-- start of Data --

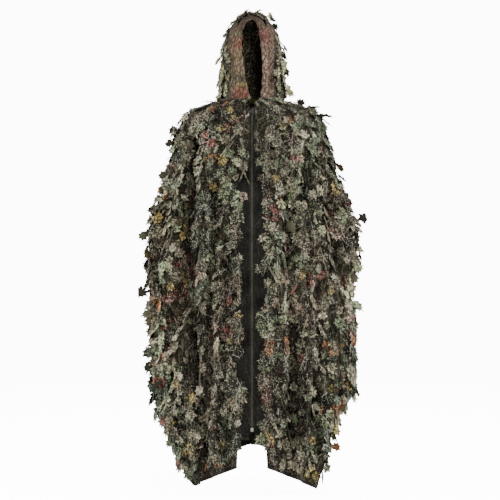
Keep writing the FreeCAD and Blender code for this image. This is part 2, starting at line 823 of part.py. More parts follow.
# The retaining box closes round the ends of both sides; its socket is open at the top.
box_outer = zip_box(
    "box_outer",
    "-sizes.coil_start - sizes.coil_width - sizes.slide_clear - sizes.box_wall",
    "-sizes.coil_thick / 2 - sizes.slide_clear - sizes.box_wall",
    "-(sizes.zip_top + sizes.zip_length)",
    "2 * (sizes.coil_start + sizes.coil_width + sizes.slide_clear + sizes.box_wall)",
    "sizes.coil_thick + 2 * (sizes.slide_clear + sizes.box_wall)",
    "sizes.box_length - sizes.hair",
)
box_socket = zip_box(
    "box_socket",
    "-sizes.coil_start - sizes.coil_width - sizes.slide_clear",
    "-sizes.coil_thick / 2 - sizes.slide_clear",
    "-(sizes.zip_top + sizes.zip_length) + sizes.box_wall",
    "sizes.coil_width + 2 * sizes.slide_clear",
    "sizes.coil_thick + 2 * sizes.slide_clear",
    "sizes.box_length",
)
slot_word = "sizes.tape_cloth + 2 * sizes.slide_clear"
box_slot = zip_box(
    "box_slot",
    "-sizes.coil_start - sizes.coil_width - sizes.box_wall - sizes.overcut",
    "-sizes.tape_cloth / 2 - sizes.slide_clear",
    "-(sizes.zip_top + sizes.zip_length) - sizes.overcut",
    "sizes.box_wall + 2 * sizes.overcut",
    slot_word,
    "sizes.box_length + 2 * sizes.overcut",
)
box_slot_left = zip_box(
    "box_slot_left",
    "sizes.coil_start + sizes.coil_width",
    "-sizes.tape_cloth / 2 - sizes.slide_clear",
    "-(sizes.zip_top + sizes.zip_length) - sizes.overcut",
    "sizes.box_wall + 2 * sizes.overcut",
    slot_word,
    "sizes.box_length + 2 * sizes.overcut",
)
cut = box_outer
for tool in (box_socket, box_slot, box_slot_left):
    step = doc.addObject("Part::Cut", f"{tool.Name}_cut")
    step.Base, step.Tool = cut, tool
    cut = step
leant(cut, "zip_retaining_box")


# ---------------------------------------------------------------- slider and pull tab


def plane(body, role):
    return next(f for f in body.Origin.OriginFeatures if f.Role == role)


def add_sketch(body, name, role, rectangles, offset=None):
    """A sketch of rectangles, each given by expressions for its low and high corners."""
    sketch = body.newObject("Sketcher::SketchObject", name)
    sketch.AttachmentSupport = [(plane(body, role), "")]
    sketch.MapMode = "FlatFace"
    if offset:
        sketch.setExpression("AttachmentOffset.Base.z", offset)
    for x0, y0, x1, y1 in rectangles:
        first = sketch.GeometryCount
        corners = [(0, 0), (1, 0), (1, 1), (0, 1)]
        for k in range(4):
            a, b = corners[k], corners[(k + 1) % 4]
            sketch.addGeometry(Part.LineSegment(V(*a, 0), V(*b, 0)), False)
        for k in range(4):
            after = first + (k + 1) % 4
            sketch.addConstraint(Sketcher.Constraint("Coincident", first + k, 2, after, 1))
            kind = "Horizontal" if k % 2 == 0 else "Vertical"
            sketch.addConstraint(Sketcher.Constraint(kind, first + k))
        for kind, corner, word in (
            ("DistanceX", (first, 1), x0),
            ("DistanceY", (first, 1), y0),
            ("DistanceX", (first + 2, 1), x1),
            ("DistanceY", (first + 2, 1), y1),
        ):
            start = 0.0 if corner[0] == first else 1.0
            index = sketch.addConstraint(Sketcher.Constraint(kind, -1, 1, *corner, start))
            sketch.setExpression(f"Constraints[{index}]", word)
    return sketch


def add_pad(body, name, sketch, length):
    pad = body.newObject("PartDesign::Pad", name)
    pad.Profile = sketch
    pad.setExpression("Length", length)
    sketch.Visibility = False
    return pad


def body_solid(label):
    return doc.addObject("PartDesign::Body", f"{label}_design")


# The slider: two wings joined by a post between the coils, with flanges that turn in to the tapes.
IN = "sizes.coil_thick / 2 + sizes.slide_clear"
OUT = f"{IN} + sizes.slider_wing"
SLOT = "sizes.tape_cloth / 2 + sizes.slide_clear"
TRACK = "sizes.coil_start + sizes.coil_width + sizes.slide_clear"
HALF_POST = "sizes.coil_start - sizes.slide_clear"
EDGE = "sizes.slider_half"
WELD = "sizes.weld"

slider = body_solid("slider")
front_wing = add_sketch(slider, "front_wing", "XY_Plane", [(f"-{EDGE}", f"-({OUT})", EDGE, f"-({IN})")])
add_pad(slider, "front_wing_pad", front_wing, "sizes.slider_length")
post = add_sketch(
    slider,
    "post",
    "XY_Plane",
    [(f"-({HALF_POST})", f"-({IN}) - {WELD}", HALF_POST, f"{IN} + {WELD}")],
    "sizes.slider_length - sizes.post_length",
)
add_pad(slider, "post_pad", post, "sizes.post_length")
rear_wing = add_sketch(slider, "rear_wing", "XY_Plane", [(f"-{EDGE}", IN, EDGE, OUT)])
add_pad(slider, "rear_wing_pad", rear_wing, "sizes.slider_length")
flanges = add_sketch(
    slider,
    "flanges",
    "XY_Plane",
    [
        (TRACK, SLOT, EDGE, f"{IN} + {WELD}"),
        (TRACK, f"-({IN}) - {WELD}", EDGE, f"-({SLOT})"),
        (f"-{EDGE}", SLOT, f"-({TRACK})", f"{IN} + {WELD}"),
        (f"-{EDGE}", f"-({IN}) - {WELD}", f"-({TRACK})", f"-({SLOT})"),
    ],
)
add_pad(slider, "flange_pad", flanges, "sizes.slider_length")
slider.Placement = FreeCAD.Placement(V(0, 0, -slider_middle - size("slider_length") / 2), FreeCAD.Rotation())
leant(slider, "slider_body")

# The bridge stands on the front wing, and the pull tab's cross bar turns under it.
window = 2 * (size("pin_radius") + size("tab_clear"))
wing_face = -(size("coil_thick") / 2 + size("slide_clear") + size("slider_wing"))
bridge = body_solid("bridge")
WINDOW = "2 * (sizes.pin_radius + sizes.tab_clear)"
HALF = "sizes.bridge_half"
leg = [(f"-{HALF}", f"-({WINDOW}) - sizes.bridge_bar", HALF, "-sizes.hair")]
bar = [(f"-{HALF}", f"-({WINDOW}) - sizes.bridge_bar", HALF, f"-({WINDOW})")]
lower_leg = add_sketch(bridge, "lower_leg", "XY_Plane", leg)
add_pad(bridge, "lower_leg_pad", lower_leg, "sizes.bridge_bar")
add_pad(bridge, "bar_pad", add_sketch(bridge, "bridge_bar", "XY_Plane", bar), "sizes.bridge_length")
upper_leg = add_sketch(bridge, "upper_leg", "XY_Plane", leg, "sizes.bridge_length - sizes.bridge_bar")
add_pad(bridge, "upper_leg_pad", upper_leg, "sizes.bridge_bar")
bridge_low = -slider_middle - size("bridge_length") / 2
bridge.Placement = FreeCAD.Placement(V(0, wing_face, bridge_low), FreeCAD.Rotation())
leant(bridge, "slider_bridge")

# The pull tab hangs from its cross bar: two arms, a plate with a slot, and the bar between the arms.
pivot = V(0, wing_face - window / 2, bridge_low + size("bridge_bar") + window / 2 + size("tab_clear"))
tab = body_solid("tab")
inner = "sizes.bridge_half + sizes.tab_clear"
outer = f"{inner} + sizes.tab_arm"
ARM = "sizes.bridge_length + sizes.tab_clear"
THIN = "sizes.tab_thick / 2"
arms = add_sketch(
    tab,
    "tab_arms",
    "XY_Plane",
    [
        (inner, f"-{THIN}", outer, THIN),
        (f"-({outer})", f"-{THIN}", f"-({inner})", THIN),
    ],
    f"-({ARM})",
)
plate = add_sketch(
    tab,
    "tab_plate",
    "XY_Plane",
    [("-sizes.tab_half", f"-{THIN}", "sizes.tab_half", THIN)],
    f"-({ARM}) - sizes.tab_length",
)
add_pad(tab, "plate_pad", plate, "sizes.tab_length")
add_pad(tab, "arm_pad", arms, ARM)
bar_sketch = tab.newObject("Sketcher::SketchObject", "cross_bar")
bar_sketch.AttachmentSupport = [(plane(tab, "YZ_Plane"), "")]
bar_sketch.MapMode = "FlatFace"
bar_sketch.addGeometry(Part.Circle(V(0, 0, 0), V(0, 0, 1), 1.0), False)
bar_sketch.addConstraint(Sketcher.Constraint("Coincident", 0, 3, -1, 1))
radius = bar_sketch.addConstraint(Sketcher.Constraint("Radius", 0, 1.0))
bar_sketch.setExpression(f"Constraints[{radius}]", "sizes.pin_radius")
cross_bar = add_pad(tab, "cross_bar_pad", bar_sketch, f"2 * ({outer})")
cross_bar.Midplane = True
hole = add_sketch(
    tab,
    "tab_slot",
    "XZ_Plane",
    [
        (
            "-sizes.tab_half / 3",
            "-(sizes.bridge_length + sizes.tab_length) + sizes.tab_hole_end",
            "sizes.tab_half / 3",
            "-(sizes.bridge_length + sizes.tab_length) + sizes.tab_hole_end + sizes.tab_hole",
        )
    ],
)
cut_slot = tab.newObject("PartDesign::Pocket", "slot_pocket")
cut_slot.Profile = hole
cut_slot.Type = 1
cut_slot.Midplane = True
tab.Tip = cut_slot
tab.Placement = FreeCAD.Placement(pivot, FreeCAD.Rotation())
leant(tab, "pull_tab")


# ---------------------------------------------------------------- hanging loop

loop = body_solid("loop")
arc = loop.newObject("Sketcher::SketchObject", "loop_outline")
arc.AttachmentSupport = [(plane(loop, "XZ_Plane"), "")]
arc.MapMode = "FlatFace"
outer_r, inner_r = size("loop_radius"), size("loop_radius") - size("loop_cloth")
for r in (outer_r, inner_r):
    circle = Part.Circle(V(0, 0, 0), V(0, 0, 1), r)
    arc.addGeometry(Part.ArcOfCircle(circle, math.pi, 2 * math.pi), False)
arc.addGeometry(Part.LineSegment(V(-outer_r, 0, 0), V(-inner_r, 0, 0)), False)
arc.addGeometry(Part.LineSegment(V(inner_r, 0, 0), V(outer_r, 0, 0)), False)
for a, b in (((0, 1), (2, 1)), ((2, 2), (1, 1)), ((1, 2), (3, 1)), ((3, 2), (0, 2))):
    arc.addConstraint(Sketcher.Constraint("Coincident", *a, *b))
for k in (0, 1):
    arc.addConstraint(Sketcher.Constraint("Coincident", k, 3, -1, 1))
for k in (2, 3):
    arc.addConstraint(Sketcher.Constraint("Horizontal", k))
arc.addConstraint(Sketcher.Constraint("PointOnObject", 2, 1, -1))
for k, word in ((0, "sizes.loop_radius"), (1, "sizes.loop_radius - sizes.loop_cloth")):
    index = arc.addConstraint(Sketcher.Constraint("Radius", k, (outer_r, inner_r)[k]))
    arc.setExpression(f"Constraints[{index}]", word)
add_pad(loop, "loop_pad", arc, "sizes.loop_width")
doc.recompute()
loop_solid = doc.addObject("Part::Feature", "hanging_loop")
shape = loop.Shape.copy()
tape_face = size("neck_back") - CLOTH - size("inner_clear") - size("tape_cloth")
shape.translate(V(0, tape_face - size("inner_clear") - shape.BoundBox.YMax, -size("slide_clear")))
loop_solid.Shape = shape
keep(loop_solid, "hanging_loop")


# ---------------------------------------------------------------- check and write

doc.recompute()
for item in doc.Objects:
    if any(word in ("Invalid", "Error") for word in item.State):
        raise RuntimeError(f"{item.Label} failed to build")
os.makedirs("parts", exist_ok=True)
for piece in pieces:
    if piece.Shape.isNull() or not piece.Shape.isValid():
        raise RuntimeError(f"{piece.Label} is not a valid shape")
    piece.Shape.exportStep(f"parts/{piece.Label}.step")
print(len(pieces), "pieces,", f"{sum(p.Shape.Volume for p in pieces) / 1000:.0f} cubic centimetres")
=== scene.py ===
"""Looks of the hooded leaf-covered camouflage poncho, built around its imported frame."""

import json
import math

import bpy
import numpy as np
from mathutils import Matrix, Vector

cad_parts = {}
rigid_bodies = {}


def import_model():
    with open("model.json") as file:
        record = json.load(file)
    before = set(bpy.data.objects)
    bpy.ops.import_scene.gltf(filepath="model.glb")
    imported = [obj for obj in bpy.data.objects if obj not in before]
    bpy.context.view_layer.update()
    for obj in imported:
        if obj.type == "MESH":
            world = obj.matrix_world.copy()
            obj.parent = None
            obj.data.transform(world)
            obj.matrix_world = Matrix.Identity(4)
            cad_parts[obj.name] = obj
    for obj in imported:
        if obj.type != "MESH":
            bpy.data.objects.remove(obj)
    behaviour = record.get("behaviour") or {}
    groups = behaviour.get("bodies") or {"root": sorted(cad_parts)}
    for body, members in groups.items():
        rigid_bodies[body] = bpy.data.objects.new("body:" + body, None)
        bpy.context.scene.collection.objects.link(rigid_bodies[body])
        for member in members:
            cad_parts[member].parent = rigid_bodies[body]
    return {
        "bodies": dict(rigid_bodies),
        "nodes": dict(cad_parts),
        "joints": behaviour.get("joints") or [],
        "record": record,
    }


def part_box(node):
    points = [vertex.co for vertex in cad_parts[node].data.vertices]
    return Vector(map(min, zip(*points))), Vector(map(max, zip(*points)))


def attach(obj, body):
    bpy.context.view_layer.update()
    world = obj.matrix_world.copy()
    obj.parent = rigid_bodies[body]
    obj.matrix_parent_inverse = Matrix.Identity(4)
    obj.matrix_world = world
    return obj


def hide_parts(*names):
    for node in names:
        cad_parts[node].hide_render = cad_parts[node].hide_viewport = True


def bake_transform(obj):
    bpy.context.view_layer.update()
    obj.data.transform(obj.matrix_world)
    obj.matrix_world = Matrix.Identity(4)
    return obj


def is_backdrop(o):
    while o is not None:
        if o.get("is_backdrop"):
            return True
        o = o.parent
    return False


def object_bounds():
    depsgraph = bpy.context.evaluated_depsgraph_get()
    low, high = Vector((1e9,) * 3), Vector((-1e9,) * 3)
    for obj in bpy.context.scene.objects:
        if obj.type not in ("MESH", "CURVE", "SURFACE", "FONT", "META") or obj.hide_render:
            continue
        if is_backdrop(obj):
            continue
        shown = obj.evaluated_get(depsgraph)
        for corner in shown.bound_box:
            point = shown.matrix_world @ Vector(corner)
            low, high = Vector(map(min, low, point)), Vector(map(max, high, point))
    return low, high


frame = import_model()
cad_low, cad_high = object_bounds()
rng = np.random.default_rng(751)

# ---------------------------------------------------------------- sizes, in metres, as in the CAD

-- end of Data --

**Exercise aim**
Write out again only the lines from the line containing "before = set(bpy.data.objects)" through the line containing "obj.data.transform(world)", both included, exactly as they are.

**Written response**
    before = set(bpy.data.objects)
    bpy.ops.import_scene.gltf(filepath="model.glb")
    imported = [obj for obj in bpy.data.objects if obj not in before]
    bpy.context.view_layer.update()
    for obj in imported:
        if obj.type == "MESH":
            world = obj.matrix_world.copy()
            obj.parent = None
            obj.data.transform(world)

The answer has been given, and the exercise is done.